▶ PROBLEM DESCRIPTION:
Using the data below, repeat all of it precisely.

==== DATA BLOCK

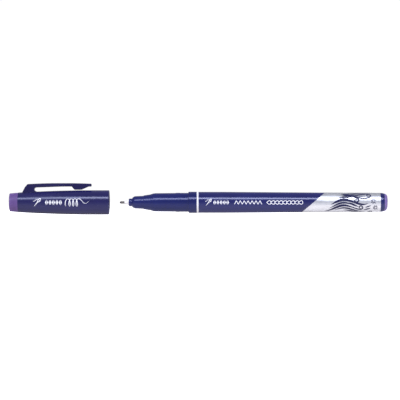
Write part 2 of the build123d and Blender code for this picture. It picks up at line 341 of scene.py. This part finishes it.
def wrap_film():
    """Thin milky film round the reservoir, with fine wrinkles and an ink blush."""
    material, tree, shader = new_material("milky_film", 0.3, Coat_Weight=0.2)
    wrinkles = noise(tree, 1.2, (0.3, 1, 1), 5.0, 0.6)
    blush = remap(tree, noise(tree, 0.06, detail=3.0), 0.4, 0.7, 0.0, 0.6)
    milky = blend_colours(tree, blush, (0.66, 0.66, 0.72), (0.45, 0.38, 0.60))
    tree.links.new(milky, shader.inputs["Base Color"])
    tree.links.new(remap(tree, wrinkles, 0.3, 0.7, 0.22, 0.42), shader.inputs["Roughness"])
    tree.links.new(relief(tree, wrinkles, 0.02 * MM), shader.inputs["Normal"])
    return material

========

▶ ANSWER:
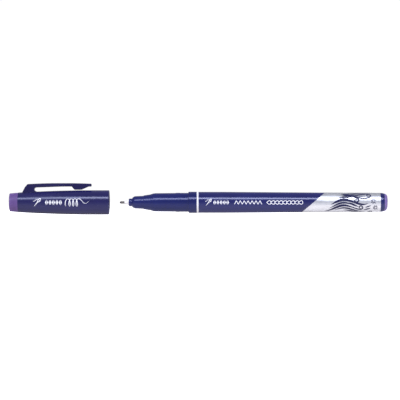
Write part 2 of the build123d and Blender code for this picture. It picks up at line 341 of scene.py. This part finishes it.
def wrap_film():
    """Thin milky film round the reservoir, with fine wrinkles and an ink blush."""
    material, tree, shader = new_material("milky_film", 0.3, Coat_Weight=0.2)
    wrinkles = noise(tree, 1.2, (0.3, 1, 1), 5.0, 0.6)
    blush = remap(tree, noise(tree, 0.06, detail=3.0), 0.4, 0.7, 0.0, 0.6)
    milky = blend_colours(tree, blush, (0.66, 0.66, 0.72), (0.45, 0.38, 0.60))
    tree.links.new(milky, shader.inputs["Base Color"])
    tree.links.new(remap(tree, wrinkles, 0.3, 0.7, 0.22, 0.42), shader.inputs["Roughness"])
    tree.links.new(relief(tree, wrinkles, 0.02 * MM), shader.inputs["Normal"])
    return material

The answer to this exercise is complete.